● Your objective
Every entry must be echoed exactly.

[Structured object records]
# # #

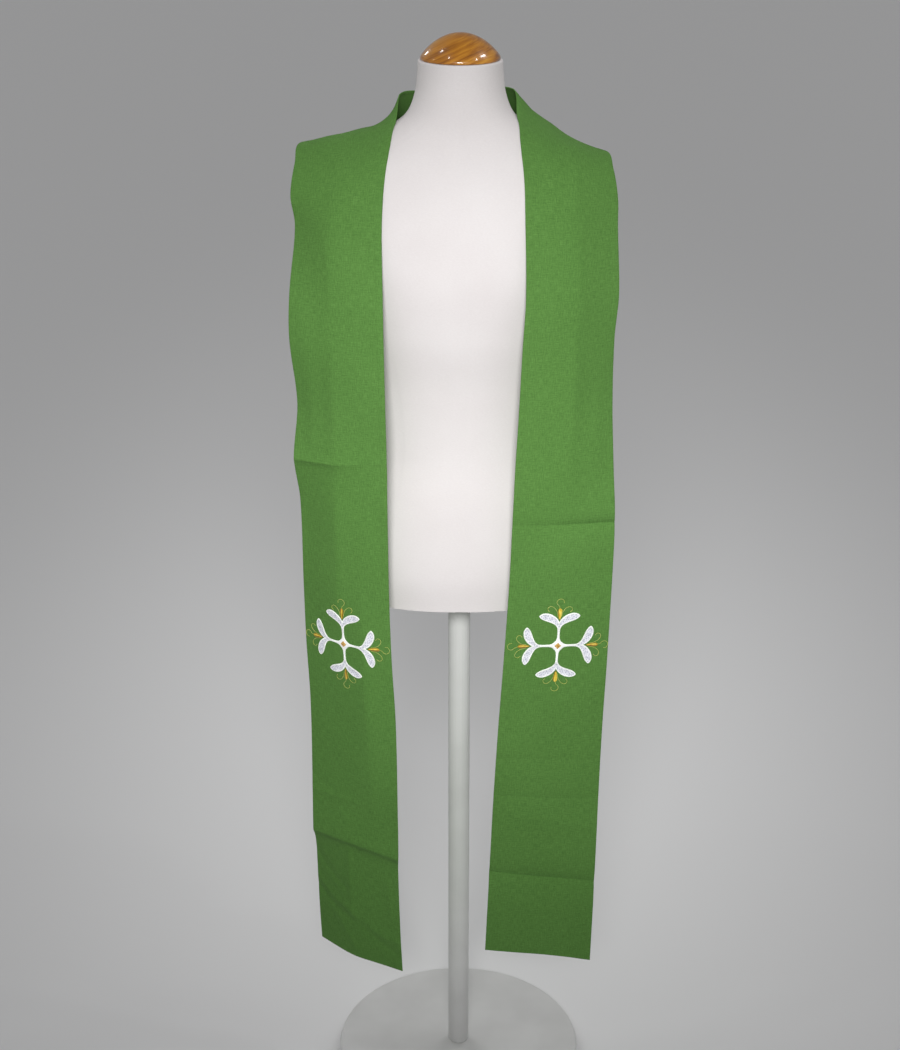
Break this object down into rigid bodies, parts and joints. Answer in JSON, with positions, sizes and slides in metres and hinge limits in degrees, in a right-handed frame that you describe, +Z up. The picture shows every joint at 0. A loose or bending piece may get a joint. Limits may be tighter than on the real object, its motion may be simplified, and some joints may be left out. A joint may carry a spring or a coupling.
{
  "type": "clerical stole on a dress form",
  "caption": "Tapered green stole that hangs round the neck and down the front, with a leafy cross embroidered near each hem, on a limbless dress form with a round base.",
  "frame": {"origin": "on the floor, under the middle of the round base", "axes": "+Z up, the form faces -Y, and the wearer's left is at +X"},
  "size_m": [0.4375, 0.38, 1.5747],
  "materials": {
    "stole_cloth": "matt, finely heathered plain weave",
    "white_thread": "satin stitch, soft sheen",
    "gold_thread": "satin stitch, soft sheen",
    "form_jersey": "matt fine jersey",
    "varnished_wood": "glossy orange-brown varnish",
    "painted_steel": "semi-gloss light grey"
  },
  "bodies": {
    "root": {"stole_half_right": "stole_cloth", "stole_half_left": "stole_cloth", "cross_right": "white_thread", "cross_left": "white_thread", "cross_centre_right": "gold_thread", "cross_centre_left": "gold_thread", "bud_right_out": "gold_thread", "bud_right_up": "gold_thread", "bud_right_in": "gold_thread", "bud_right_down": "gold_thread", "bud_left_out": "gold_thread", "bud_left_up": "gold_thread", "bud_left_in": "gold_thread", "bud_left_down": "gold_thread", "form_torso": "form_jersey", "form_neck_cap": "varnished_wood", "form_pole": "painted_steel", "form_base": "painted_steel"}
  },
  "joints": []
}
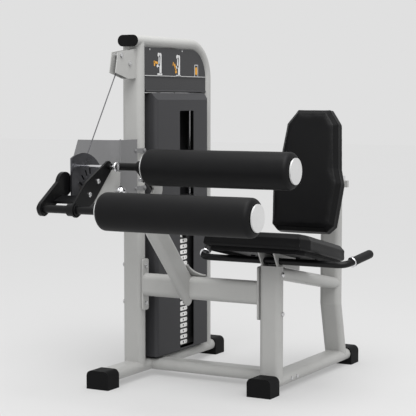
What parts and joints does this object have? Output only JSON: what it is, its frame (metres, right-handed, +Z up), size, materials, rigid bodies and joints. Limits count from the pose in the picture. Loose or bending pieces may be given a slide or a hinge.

# # #

● Reply to the task
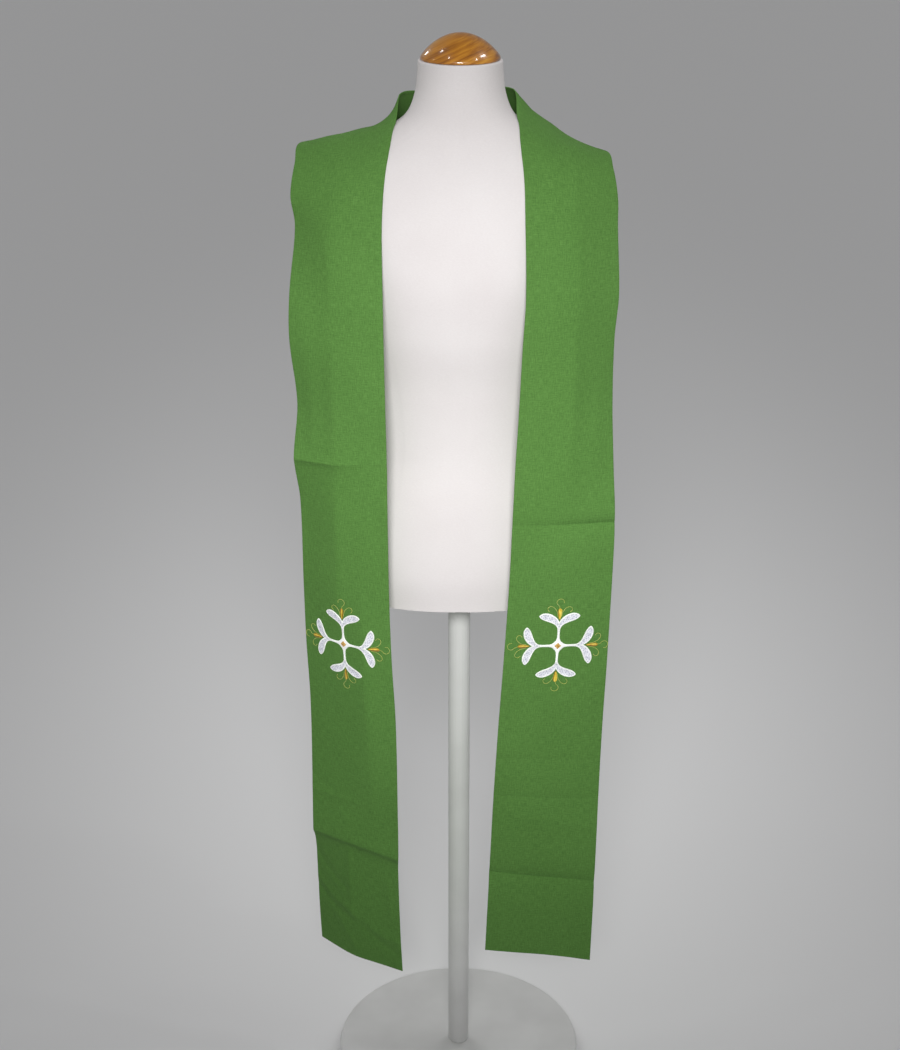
Break this object down into rigid bodies, parts and joints. Answer in JSON, with positions, sizes and slides in metres and hinge limits in degrees, in a right-handed frame that you describe, +Z up. The picture shows every joint at 0. A loose or bending piece may get a joint. Limits may be tighter than on the real object, its motion may be simplified, and some joints may be left out. A joint may carry a spring or a coupling.
{
  "type": "clerical stole on a dress form",
  "caption": "Tapered green stole that hangs round the neck and down the front, with a leafy cross embroidered near each hem, on a limbless dress form with a round base.",
  "frame": {"origin": "on the floor, under the middle of the round base", "axes": "+Z up, the form faces -Y, and the wearer's left is at +X"},
  "size_m": [0.4375, 0.38, 1.5747],
  "materials": {
    "stole_cloth": "matt, finely heathered plain weave",
    "white_thread": "satin stitch, soft sheen",
    "gold_thread": "satin stitch, soft sheen",
    "form_jersey": "matt fine jersey",
    "varnished_wood": "glossy orange-brown varnish",
    "painted_steel": "semi-gloss light grey"
  },
  "bodies": {
    "root": {"stole_half_right": "stole_cloth", "stole_half_left": "stole_cloth", "cross_right": "white_thread", "cross_left": "white_thread", "cross_centre_right": "gold_thread", "cross_centre_left": "gold_thread", "bud_right_out": "gold_thread", "bud_right_up": "gold_thread", "bud_right_in": "gold_thread", "bud_right_down": "gold_thread", "bud_left_out": "gold_thread", "bud_left_up": "gold_thread", "bud_left_in": "gold_thread", "bud_left_down": "gold_thread", "form_torso": "form_jersey", "form_neck_cap": "varnished_wood", "form_pole": "painted_steel", "form_base": "painted_steel"}
  },
  "joints": []
}
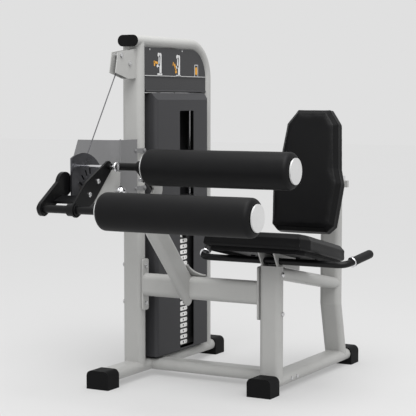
What parts and joints does this object have? Output only JSON: what it is, its frame (metres, right-handed, +Z up), size, materials, rigid bodies and joints. Limits count from the pose in the picture. Loose or bending pieces may be given a slide or a hinge.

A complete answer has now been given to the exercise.